About her collaboration with Bad Bunny and Tainy on “Lo Siento BB:/”:
It’s a Tainy song, actually. Tainy, Bad Bunny’s producer, was the one who called me. He’s produced a lot of reggaetón, urbano and pop artists. He started producing for reggaetón artists, but he’s expanded his reach. I like him a lot because he has a very broad vision of music, and I very much agree with that vision. He identifies these parings and links his teams with artists that come from the pop, folk, Mexican music world.
He told me: “I would very much like you to write a response to what Benito is saying.” It seemed very gracious to me, and at the same time he gave me complete liberty to be able to express what naturally came to me. Originally, the song was going to be sung by Benito, and my part was going to be left at the end, as a kind of interlude. But in the end they decided to put it as an introduction, and I loved it.
On filming music videos on the border and Tijuana:
The video for “La Nostalgia” was filmed on the Tecate highway; and the one for “Tu Historia” was filmed in Tijuana. They were directed by Nicolasa Ruiz, a director from Mexicali who lives in Mexico City, and I wanted the videos to be filmed in those landscapes. I started looking for people and I came to Nicolasa through my sister and friends.
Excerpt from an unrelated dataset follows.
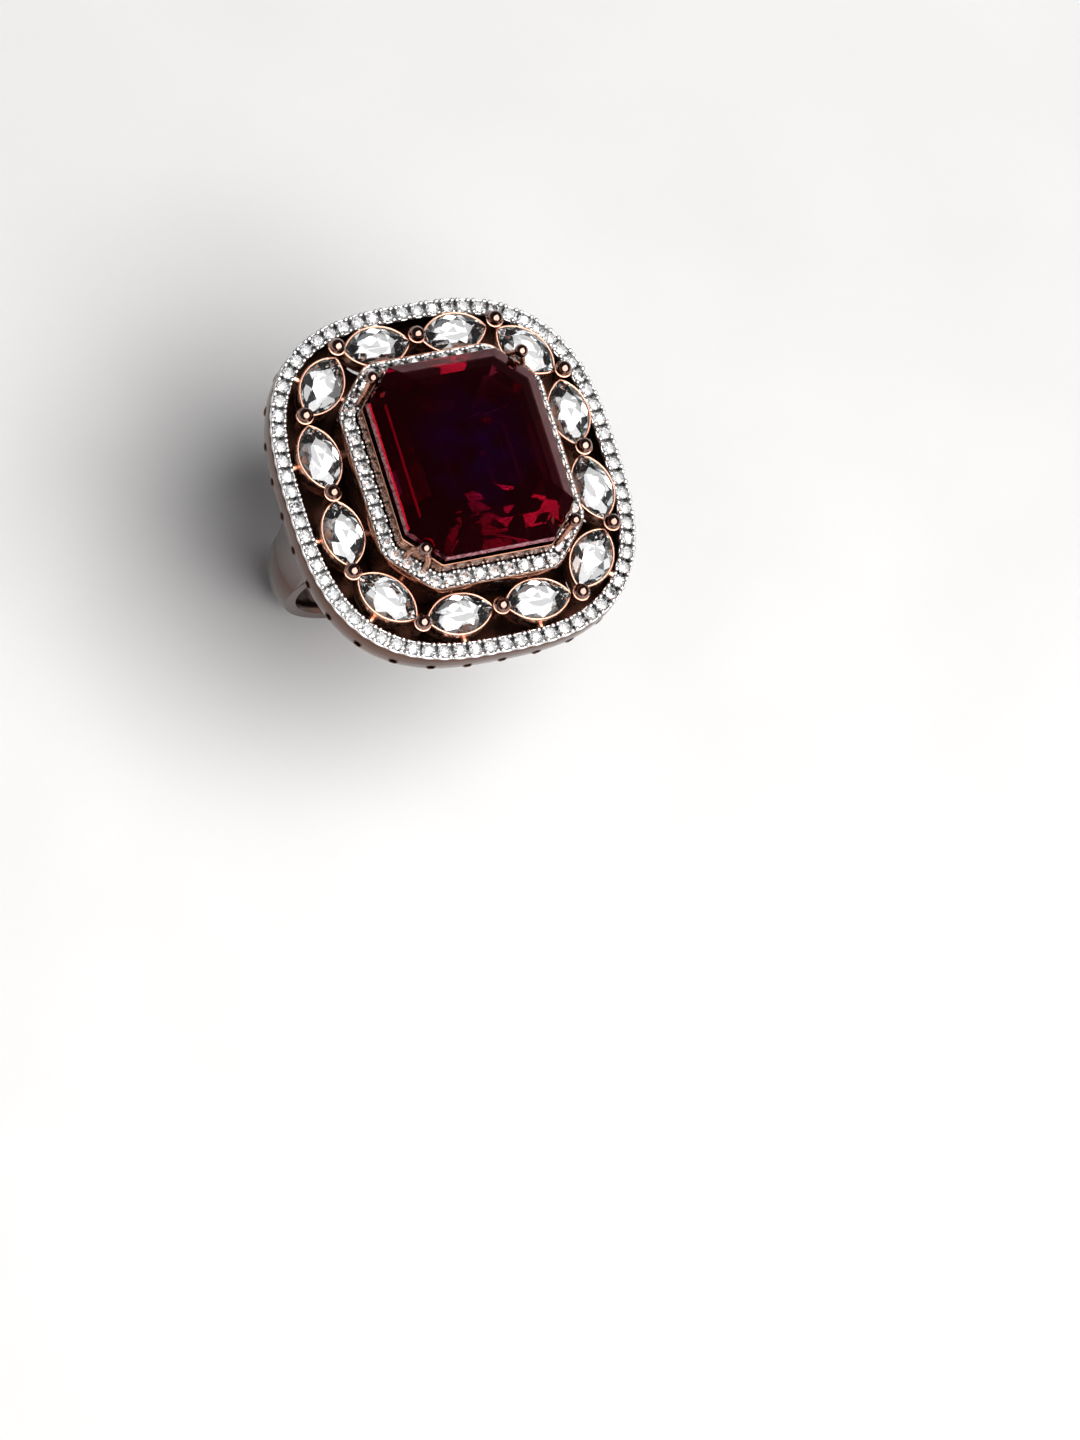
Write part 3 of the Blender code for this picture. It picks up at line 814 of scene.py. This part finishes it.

I really liked her work, because it’s very personal, very outside the mainstream. She has a very beautiful and biographical vision that tells stories. She had not directed videos, but it felt nice meeting with her.
I left Tijuana when I was very young, but it’s a place that always keeps pulling me back and making me think about my childhood and teen years. That is where I developed as a person, it’s my land. [Being in Tijuana] is a whole package: seeing my family, my friends, eating, and the landscape. The Pacific gives us this Baja Californian beach freshness and the desert. That combination of climate and landscape is very unique.
This interview was originally conducted in Spanish.